DIRECTIONS FOR THIS TASK: Produce word for word the lines of the data below running from the one that has "the removable sockliner" to the one that has "obj.parent = None", inclusive, and no others.
___ MATERIALS PROVIDED ___
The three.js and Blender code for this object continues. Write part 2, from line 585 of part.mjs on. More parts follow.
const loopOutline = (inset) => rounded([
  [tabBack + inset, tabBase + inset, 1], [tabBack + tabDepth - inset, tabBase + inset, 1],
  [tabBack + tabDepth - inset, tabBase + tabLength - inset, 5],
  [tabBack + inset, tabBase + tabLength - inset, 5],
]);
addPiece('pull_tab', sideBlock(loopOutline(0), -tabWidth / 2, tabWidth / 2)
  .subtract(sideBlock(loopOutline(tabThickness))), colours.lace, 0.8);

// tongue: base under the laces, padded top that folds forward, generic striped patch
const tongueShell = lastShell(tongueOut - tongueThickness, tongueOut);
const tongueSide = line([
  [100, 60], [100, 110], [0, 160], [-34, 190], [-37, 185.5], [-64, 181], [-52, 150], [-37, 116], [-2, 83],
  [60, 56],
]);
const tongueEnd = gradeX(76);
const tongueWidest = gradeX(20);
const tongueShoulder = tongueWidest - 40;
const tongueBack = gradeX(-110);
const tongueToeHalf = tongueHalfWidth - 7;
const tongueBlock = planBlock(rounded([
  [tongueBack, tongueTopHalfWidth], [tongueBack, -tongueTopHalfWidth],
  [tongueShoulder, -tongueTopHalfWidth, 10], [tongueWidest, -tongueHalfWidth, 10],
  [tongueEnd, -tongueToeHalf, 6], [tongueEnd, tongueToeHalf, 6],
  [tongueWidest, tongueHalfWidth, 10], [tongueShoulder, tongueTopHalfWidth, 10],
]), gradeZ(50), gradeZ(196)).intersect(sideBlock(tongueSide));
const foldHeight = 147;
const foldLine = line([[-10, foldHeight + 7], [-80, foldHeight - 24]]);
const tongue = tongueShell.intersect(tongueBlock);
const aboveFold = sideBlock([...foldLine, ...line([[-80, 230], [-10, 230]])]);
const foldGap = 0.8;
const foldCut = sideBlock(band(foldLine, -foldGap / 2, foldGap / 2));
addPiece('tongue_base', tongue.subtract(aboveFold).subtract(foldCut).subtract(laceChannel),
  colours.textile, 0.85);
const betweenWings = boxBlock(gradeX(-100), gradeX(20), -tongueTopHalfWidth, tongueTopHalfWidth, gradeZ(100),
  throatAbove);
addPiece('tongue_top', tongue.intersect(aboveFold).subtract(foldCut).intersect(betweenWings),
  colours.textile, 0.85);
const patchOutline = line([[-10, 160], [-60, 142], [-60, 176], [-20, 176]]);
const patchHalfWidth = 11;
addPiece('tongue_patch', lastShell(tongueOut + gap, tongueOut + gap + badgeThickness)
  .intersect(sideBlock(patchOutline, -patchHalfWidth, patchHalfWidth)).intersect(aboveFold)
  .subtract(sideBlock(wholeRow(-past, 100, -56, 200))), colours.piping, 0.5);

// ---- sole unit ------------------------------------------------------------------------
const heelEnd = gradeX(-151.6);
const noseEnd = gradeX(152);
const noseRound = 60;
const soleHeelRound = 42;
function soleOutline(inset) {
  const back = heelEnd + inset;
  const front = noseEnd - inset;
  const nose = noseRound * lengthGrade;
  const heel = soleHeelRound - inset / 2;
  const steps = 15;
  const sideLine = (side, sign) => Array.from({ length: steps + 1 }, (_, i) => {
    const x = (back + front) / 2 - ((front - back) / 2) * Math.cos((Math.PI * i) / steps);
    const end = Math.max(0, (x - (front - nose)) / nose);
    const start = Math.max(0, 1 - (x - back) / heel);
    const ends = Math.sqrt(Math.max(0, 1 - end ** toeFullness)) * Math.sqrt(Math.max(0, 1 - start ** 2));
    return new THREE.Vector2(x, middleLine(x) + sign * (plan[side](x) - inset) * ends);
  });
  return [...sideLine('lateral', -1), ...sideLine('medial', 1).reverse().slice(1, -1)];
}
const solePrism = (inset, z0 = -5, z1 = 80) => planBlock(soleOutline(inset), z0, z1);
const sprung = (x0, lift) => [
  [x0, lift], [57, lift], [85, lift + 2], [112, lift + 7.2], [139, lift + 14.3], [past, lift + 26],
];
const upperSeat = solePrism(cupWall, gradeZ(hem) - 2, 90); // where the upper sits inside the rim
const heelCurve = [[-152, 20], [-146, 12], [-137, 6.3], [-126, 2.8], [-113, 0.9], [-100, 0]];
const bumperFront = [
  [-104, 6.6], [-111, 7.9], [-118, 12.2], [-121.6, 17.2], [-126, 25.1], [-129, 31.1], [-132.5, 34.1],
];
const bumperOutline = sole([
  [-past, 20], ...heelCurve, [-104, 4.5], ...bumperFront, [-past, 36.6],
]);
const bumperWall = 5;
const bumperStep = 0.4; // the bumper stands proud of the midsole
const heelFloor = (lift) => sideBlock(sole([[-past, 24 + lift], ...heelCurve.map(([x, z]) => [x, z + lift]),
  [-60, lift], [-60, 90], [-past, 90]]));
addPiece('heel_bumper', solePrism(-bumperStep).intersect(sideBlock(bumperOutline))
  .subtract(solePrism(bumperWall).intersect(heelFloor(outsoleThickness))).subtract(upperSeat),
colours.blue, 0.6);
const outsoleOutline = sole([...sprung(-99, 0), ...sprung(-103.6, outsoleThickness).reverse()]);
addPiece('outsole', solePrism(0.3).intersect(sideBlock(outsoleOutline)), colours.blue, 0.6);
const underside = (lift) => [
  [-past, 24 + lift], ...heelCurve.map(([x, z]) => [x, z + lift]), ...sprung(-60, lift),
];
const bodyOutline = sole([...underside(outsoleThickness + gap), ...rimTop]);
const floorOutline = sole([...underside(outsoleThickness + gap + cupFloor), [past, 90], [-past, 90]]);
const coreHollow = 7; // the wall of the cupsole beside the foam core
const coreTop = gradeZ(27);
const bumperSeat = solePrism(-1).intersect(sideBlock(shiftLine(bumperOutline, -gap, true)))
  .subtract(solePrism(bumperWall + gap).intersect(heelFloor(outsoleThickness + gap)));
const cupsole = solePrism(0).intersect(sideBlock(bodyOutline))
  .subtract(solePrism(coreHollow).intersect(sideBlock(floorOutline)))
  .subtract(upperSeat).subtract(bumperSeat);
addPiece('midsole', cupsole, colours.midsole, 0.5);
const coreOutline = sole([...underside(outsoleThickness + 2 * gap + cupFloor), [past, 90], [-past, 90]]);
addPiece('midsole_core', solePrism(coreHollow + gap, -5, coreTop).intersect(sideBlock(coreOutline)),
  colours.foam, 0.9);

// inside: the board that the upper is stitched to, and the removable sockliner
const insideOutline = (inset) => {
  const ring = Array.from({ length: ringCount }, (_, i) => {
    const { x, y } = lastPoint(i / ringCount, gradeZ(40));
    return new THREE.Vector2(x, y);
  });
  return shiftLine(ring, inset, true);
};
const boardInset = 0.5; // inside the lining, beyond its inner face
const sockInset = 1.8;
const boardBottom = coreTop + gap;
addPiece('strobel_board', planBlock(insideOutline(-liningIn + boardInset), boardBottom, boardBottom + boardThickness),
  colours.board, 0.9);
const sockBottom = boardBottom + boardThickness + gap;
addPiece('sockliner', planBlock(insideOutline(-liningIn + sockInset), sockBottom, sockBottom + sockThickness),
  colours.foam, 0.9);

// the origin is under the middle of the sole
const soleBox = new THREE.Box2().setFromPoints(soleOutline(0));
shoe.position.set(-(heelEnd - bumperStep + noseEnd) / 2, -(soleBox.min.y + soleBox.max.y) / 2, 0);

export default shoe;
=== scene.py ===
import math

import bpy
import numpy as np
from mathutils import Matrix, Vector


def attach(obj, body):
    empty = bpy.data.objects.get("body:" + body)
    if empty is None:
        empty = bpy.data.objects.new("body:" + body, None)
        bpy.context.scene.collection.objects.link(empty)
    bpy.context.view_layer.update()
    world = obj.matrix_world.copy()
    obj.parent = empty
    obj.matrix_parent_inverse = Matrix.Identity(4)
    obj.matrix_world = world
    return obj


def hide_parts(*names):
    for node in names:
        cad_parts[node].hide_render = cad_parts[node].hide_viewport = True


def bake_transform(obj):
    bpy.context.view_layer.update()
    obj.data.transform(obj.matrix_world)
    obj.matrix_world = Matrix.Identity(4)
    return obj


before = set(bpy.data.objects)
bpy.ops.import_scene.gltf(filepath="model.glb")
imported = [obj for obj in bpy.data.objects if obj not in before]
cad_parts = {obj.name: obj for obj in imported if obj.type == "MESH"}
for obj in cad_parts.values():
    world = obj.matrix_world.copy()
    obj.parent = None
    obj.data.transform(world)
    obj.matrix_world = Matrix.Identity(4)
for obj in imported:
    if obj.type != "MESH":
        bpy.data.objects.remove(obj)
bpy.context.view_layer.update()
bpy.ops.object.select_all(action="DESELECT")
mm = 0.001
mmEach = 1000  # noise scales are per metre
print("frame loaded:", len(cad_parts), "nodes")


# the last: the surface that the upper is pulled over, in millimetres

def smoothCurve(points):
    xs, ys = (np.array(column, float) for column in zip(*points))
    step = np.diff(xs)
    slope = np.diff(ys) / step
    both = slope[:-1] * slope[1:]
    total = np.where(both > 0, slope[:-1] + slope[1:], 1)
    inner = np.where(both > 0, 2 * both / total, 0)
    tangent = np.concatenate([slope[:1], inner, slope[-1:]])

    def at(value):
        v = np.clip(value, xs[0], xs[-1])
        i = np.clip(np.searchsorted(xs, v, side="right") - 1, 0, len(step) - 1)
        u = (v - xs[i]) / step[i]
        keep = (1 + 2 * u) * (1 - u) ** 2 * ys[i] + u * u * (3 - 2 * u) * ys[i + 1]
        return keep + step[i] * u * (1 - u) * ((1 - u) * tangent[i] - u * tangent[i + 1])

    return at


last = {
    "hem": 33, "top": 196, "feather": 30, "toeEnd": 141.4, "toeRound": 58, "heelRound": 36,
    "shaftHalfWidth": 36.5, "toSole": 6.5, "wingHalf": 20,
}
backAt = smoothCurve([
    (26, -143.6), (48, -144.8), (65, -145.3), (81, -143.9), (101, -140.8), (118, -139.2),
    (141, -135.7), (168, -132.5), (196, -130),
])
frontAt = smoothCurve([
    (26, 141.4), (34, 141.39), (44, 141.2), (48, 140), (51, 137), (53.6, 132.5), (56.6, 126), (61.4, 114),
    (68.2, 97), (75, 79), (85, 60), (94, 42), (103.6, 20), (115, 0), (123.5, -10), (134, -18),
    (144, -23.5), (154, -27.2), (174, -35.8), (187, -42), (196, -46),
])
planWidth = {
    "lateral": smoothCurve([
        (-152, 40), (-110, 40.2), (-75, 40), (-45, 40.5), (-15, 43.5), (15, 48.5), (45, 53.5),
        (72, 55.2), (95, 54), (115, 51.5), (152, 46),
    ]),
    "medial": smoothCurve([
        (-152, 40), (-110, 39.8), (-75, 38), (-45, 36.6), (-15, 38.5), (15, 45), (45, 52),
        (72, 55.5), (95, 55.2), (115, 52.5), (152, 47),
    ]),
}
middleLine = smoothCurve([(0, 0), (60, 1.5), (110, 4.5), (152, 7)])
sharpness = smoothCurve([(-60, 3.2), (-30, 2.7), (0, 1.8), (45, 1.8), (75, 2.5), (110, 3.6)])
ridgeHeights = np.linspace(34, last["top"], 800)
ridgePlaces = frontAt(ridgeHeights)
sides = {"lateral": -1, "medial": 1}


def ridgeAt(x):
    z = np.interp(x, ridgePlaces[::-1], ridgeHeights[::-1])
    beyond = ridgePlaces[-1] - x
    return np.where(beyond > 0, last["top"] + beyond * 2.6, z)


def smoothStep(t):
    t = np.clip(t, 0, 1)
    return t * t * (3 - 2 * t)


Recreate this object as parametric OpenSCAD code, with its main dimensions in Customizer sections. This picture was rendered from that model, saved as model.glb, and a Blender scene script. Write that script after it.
___
SOLUTION TO THIS TASK:
// inside: the board that the upper is stitched to, and the removable sockliner
const insideOutline = (inset) => {
  const ring = Array.from({ length: ringCount }, (_, i) => {
    const { x, y } = lastPoint(i / ringCount, gradeZ(40));
    return new THREE.Vector2(x, y);
  });
  return shiftLine(ring, inset, true);
};
const boardInset = 0.5; // inside the lining, beyond its inner face
const sockInset = 1.8;
const boardBottom = coreTop + gap;
addPiece('strobel_board', planBlock(insideOutline(-liningIn + boardInset), boardBottom, boardBottom + boardThickness),
  colours.board, 0.9);
const sockBottom = boardBottom + boardThickness + gap;
addPiece('sockliner', planBlock(insideOutline(-liningIn + sockInset), sockBottom, sockBottom + sockThickness),
  colours.foam, 0.9);

// the origin is under the middle of the sole
const soleBox = new THREE.Box2().setFromPoints(soleOutline(0));
shoe.position.set(-(heelEnd - bumperStep + noseEnd) / 2, -(soleBox.min.y + soleBox.max.y) / 2, 0);

export default shoe;
=== scene.py ===
import math

import bpy
import numpy as np
from mathutils import Matrix, Vector


def attach(obj, body):
    empty = bpy.data.objects.get("body:" + body)
    if empty is None:
        empty = bpy.data.objects.new("body:" + body, None)
        bpy.context.scene.collection.objects.link(empty)
    bpy.context.view_layer.update()
    world = obj.matrix_world.copy()
    obj.parent = empty
    obj.matrix_parent_inverse = Matrix.Identity(4)
    obj.matrix_world = world
    return obj


def hide_parts(*names):
    for node in names:
        cad_parts[node].hide_render = cad_parts[node].hide_viewport = True


def bake_transform(obj):
    bpy.context.view_layer.update()
    obj.data.transform(obj.matrix_world)
    obj.matrix_world = Matrix.Identity(4)
    return obj


before = set(bpy.data.objects)
bpy.ops.import_scene.gltf(filepath="model.glb")
imported = [obj for obj in bpy.data.objects if obj not in before]
cad_parts = {obj.name: obj for obj in imported if obj.type == "MESH"}
for obj in cad_parts.values():
    world = obj.matrix_world.copy()
    obj.parent = None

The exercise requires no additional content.